New Jersey Devils GM Lou Lamoriello said if in doubt about keeping a player beyond the nine-game trial, he should be returned.
"I don't think you could ever put a barometer on whether a player's development is taking too long or not," Lamoriello said. "A lot of it has to do with how the team is doing when you have a young player; you have to be careful with how you recognize that. When a team is struggling a little, and you have a young player, there's a lot of pressure on him. If the team is going good, he can go along slowly.
"It's a decision you make and shouldn't feel bad about, because given the information at that time, that was the right decision made.

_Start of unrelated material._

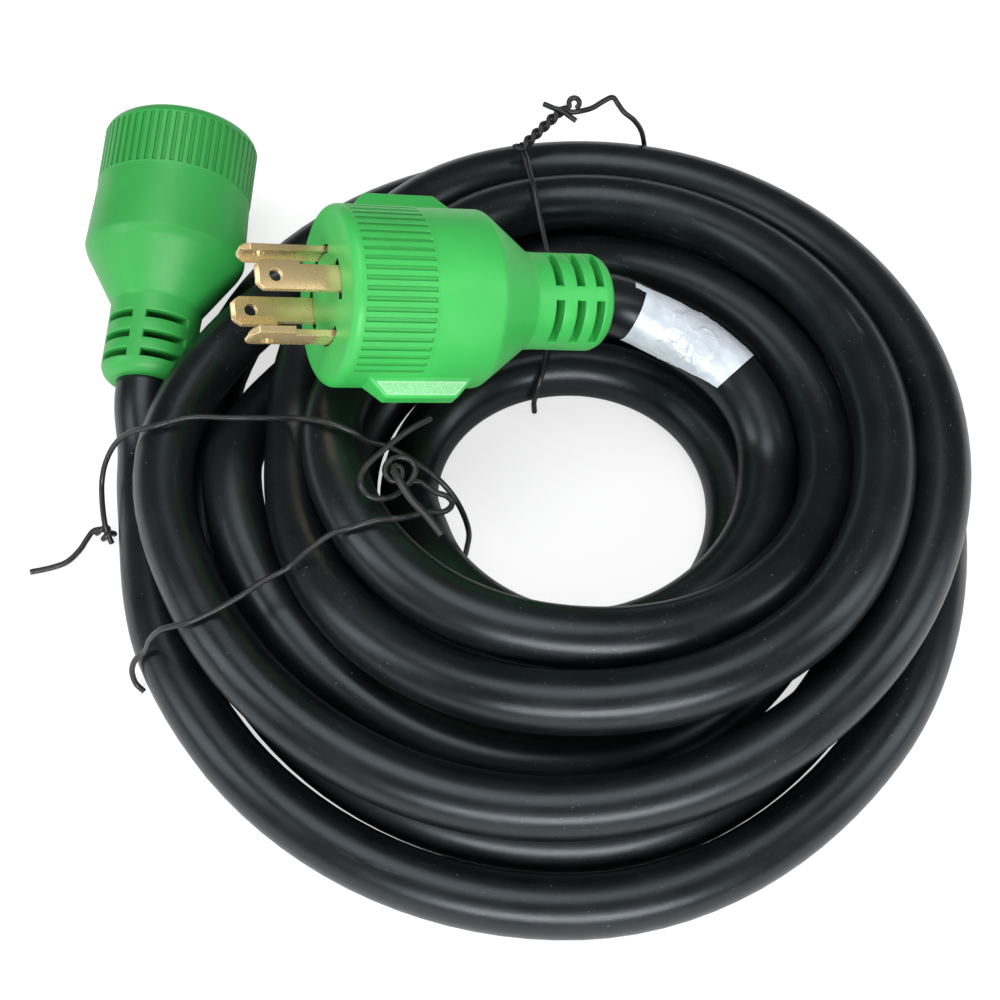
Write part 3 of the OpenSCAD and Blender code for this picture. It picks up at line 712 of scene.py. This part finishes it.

You should never look back."
One player in his first season in the League but not restricted by the nine-game threshold is New York Rangers forward Anthony Duclair.
Duclair, chosen in the third round (No. 80) of the 2013 draft, did not sign his first contract until Jan. 6, 2014; six days after the deadline of Dec. 31, 2013. As a result, he has just two years remaining on his entry-level contract after this season, and is eligible for restricted free agency in 2017 no matter if the Rangers keep him on their roster or return him to the Quebec Remparts in the QMJHL.
As such, the Rangers are already in the first year of Duclair's entry-level contract and could essentially return him to Quebec whenever they see fit. That could happen once forward Derek Stepan (fractured fibula) comes off long-term injured reserve on Nov. 3.